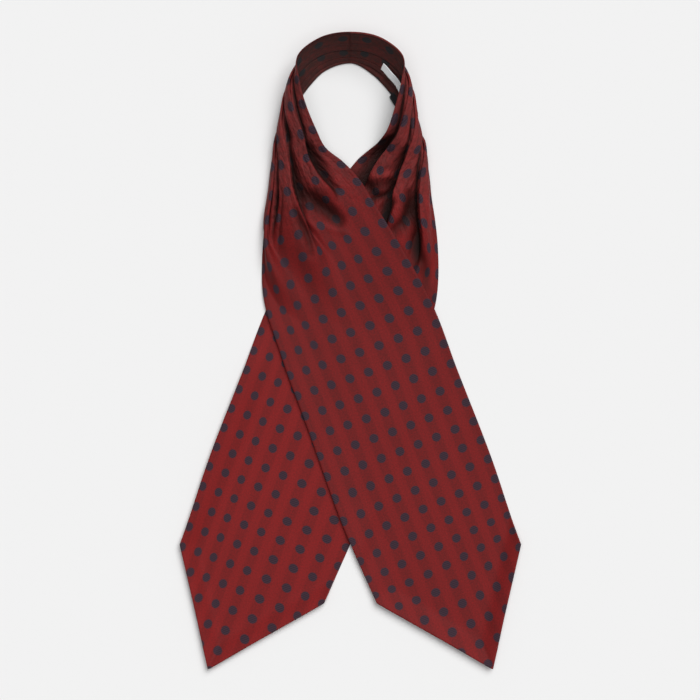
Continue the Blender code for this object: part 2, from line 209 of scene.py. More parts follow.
# %% The pleats
OVER_PLEATS = [
    # along, fold from the inner edge, turn in degrees, length turned back, fold on the flat cloth
    (0, (17.0, 27.5, 35.5), (180, 180, 180), (6.5, 5.0, 3.0), (38.8, 88.8, 133.2)),
    (40, (14.0, 27.0, 37.0), (180, 180, 180), (7.5, 6.0, 3.0), (38.8, 88.8, 133.2)),
    (86, (12.0, 28.0, 39.5), (180, 180, 180), (8.0, 7.0, 3.0), (38.8, 88.8, 133.2)),
    (106, (13.5, 31.5, 44.5), (180, 180, 180), (9.0, 7.0, 4.0), (38.8, 88.8, 133.2)),
    (126, (19.0, 37.5, 52.5), (180, 180, 180), (8.5, 8.5, 5.0), (38.3, 88.8, 133.2)),
    (146, (27.5, 54.5, 73.5), (150, 165, 170), (4.0, 8.0, 5.5), (35.3, 91.8, 137.2)),
    (166, (28.5, 64.5, 92.5), (40, 130, 150), (4.0, 6.0, 5.5), (33.3, 91.3, 136.0)),
    (186, (33.0, 68.0, 106.0), (0, 95, 115), (6.0, 4.0, 4.0), (36.8, 88.0, 134.0)),
    (206, (35.0, 72.0, 113.0), (0, 50, 60), (7.0, 6.0, 5.0), (37.8, 85.5, 130.5)),
    (246, (37.0, 75.0, 115.0), (0, 8, 10), (7.0, 7.0, 7.0), (37.3, 76.7, 118.5)),
    (286, (38.0, 77.0, 116.0), (0, 0, 0), (7.0, 7.0, 7.0), (38.8, 75.9, 115.0)),
    (346, (38.0, 77.0, 116.0), (0, 0, 0), (7.0, 7.0, 7.0), (39.5, 78.9, 118.0)),
    (446, (38.0, 77.0, 116.0), (0, 0, 0), (7.0, 7.0, 7.0), (39.8, 78.6, 117.3)),
    (530, (38.0, 76.7, 115.2), (0, 0, 0), (7.0, 7.0, 7.0), (43.5, 81.8, 119.3)),
    (634, (38.0, 76.0, 114.0), (0, 0, 0), (7.0, 7.0, 7.0), (42.3, 80.7, 118.0)),
]
UNDER_PLEATS = [
    (0, (17.0, 27.5, 35.5), (180, 180, 180), (6.5, 5.0, 3.0), (38.8, 88.8, 133.2)),
    (40, (14.0, 27.0, 37.0), (180, 180, 180), (7.5, 6.0, 3.0), (38.8, 88.8, 133.2)),
    (86, (9.5, 22.5, 36.5), (180, 180, 180), (7.0, 7.0, 3.5), (38.8, 88.8, 133.2)),
    (106, (10.8, 25.5, 41.0), (180, 180, 180), (8.0, 7.5, 4.0), (38.8, 88.8, 133.2)),
    (126, (12.0, 32.0, 48.5), (180, 180, 180), (8.5, 8.5, 5.5), (37.0, 89.5, 134.0)),
    (146, (18.5, 45.5, 66.5), (120, 160, 170), (2.5, 7.0, 6.0), (33.0, 90.5, 136.0)),
    (166, (24.0, 56.0, 82.5), (15, 95, 145), (4.0, 3.5, 5.5), (32.0, 84.0, 134.0)),
    (186, (30.0, 63.0, 97.0), (0, 30, 90), (6.0, 4.0, 3.5), (36.0, 76.5, 129.0)),
    (206, (36.0, 70.0, 108.0), (0, 0, 30), (7.0, 6.0, 4.0), (38.5, 77.5, 123.5)),
    (246, (37.0, 75.0, 114.0), (0, 0, 0), (7.0, 7.0, 7.0), (42.0, 83.5, 121.5)),
    (286, (38.0, 77.0, 116.0), (0, 0, 0), (7.0, 7.0, 7.0), (45.5, 86.5, 123.5)),
    (356, (38.0, 77.0, 116.0), (0, 0, 0), (7.0, 7.0, 7.0), (47.5, 87.8, 123.8)),
    (446, (38.0, 77.0, 116.0), (0, 0, 0), (7.0, 7.0, 7.0), (45.8, 86.0, 122.5)),
    (530, (38.0, 76.7, 115.2), (0, 0, 0), (7.0, 7.0, 7.0), (44.0, 82.0, 120.0)),
    (634, (38.0, 76.0, 114.0), (0, 0, 0), (7.0, 7.0, 7.0), (42.8, 80.0, 118.0)),
]
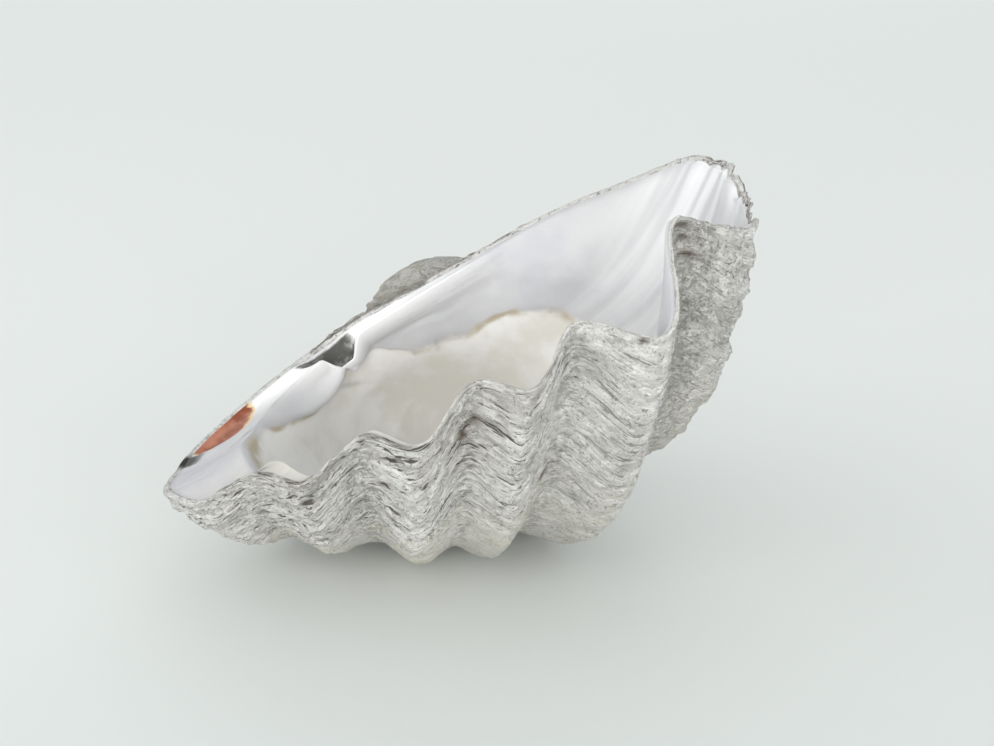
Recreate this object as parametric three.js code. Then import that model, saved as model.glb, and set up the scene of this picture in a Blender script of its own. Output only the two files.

· · · · ·

* **TASK INSTRUCTIONS**: Extract all the material, leaving every line as it is.

* **RESULT FOR THIS EXERCISE**:
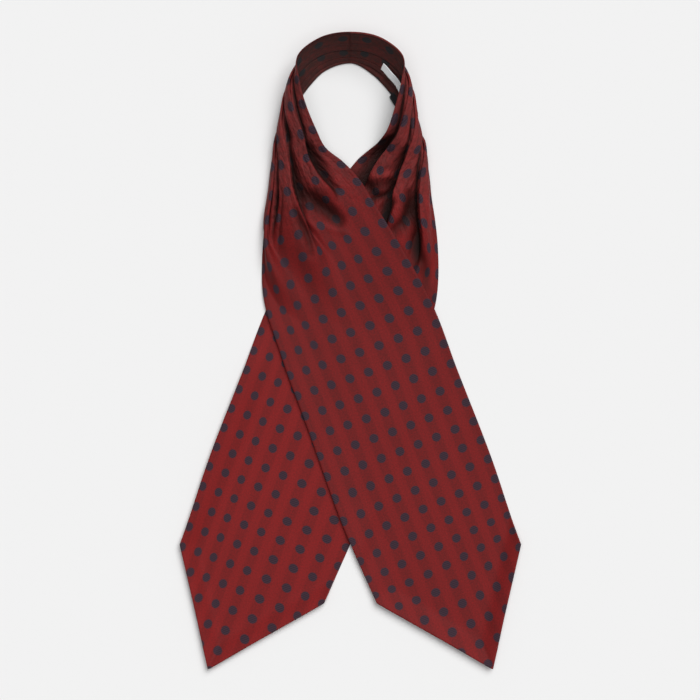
Continue the Blender code for this object: part 2, from line 209 of scene.py. More parts follow.
# %% The pleats
OVER_PLEATS = [
    # along, fold from the inner edge, turn in degrees, length turned back, fold on the flat cloth
    (0, (17.0, 27.5, 35.5), (180, 180, 180), (6.5, 5.0, 3.0), (38.8, 88.8, 133.2)),
    (40, (14.0, 27.0, 37.0), (180, 180, 180), (7.5, 6.0, 3.0), (38.8, 88.8, 133.2)),
    (86, (12.0, 28.0, 39.5), (180, 180, 180), (8.0, 7.0, 3.0), (38.8, 88.8, 133.2)),
    (106, (13.5, 31.5, 44.5), (180, 180, 180), (9.0, 7.0, 4.0), (38.8, 88.8, 133.2)),
    (126, (19.0, 37.5, 52.5), (180, 180, 180), (8.5, 8.5, 5.0), (38.3, 88.8, 133.2)),
    (146, (27.5, 54.5, 73.5), (150, 165, 170), (4.0, 8.0, 5.5), (35.3, 91.8, 137.2)),
    (166, (28.5, 64.5, 92.5), (40, 130, 150), (4.0, 6.0, 5.5), (33.3, 91.3, 136.0)),
    (186, (33.0, 68.0, 106.0), (0, 95, 115), (6.0, 4.0, 4.0), (36.8, 88.0, 134.0)),
    (206, (35.0, 72.0, 113.0), (0, 50, 60), (7.0, 6.0, 5.0), (37.8, 85.5, 130.5)),
    (246, (37.0, 75.0, 115.0), (0, 8, 10), (7.0, 7.0, 7.0), (37.3, 76.7, 118.5)),
    (286, (38.0, 77.0, 116.0), (0, 0, 0), (7.0, 7.0, 7.0), (38.8, 75.9, 115.0)),
    (346, (38.0, 77.0, 116.0), (0, 0, 0), (7.0, 7.0, 7.0), (39.5, 78.9, 118.0)),
    (446, (38.0, 77.0, 116.0), (0, 0, 0), (7.0, 7.0, 7.0), (39.8, 78.6, 117.3)),
    (530, (38.0, 76.7, 115.2), (0, 0, 0), (7.0, 7.0, 7.0), (43.5, 81.8, 119.3)),
    (634, (38.0, 76.0, 114.0), (0, 0, 0), (7.0, 7.0, 7.0), (42.3, 80.7, 118.0)),
]
UNDER_PLEATS = [
    (0, (17.0, 27.5, 35.5), (180, 180, 180), (6.5, 5.0, 3.0), (38.8, 88.8, 133.2)),
    (40, (14.0, 27.0, 37.0), (180, 180, 180), (7.5, 6.0, 3.0), (38.8, 88.8, 133.2)),
    (86, (9.5, 22.5, 36.5), (180, 180, 180), (7.0, 7.0, 3.5), (38.8, 88.8, 133.2)),
    (106, (10.8, 25.5, 41.0), (180, 180, 180), (8.0, 7.5, 4.0), (38.8, 88.8, 133.2)),
    (126, (12.0, 32.0, 48.5), (180, 180, 180), (8.5, 8.5, 5.5), (37.0, 89.5, 134.0)),
    (146, (18.5, 45.5, 66.5), (120, 160, 170), (2.5, 7.0, 6.0), (33.0, 90.5, 136.0)),
    (166, (24.0, 56.0, 82.5), (15, 95, 145), (4.0, 3.5, 5.5), (32.0, 84.0, 134.0)),
    (186, (30.0, 63.0, 97.0), (0, 30, 90), (6.0, 4.0, 3.5), (36.0, 76.5, 129.0)),
    (206, (36.0, 70.0, 108.0), (0, 0, 30), (7.0, 6.0, 4.0), (38.5, 77.5, 123.5)),
    (246, (37.0, 75.0, 114.0), (0, 0, 0), (7.0, 7.0, 7.0), (42.0, 83.5, 121.5)),
    (286, (38.0, 77.0, 116.0), (0, 0, 0), (7.0, 7.0, 7.0), (45.5, 86.5, 123.5)),
    (356, (38.0, 77.0, 116.0), (0, 0, 0), (7.0, 7.0, 7.0), (47.5, 87.8, 123.8)),
    (446, (38.0, 77.0, 116.0), (0, 0, 0), (7.0, 7.0, 7.0), (45.8, 86.0, 122.5)),
    (530, (38.0, 76.7, 115.2), (0, 0, 0), (7.0, 7.0, 7.0), (44.0, 82.0, 120.0)),
    (634, (38.0, 76.0, 114.0), (0, 0, 0), (7.0, 7.0, 7.0), (42.8, 80.0, 118.0)),
]
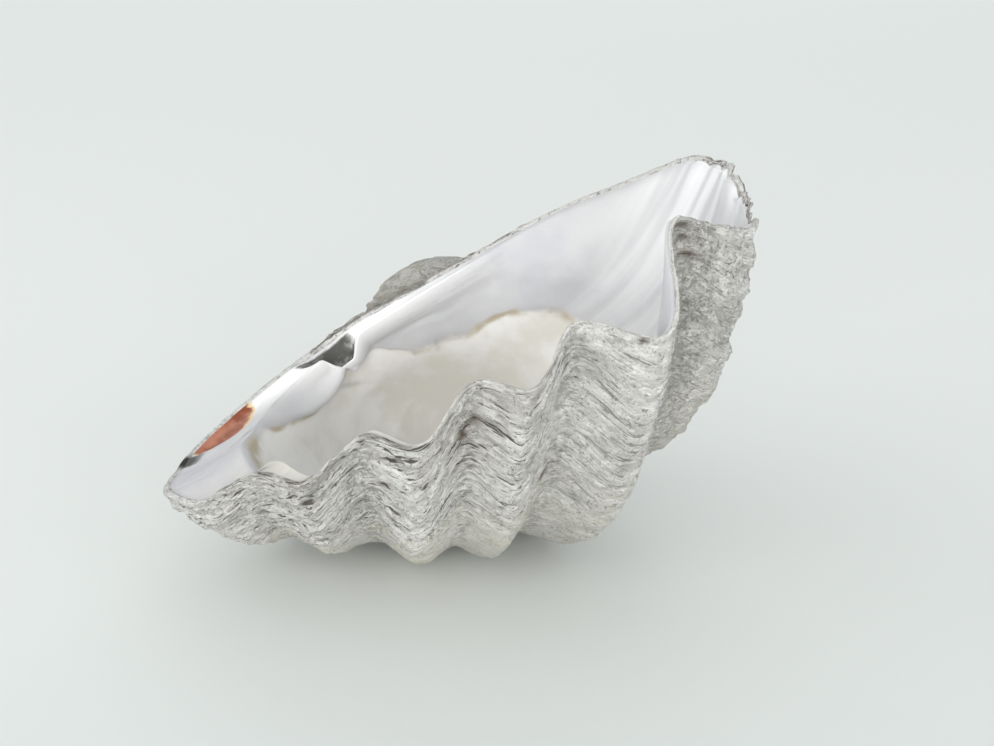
Recreate this object as parametric three.js code. Then import that model, saved as model.glb, and set up the scene of this picture in a Blender script of its own. Output only the two files.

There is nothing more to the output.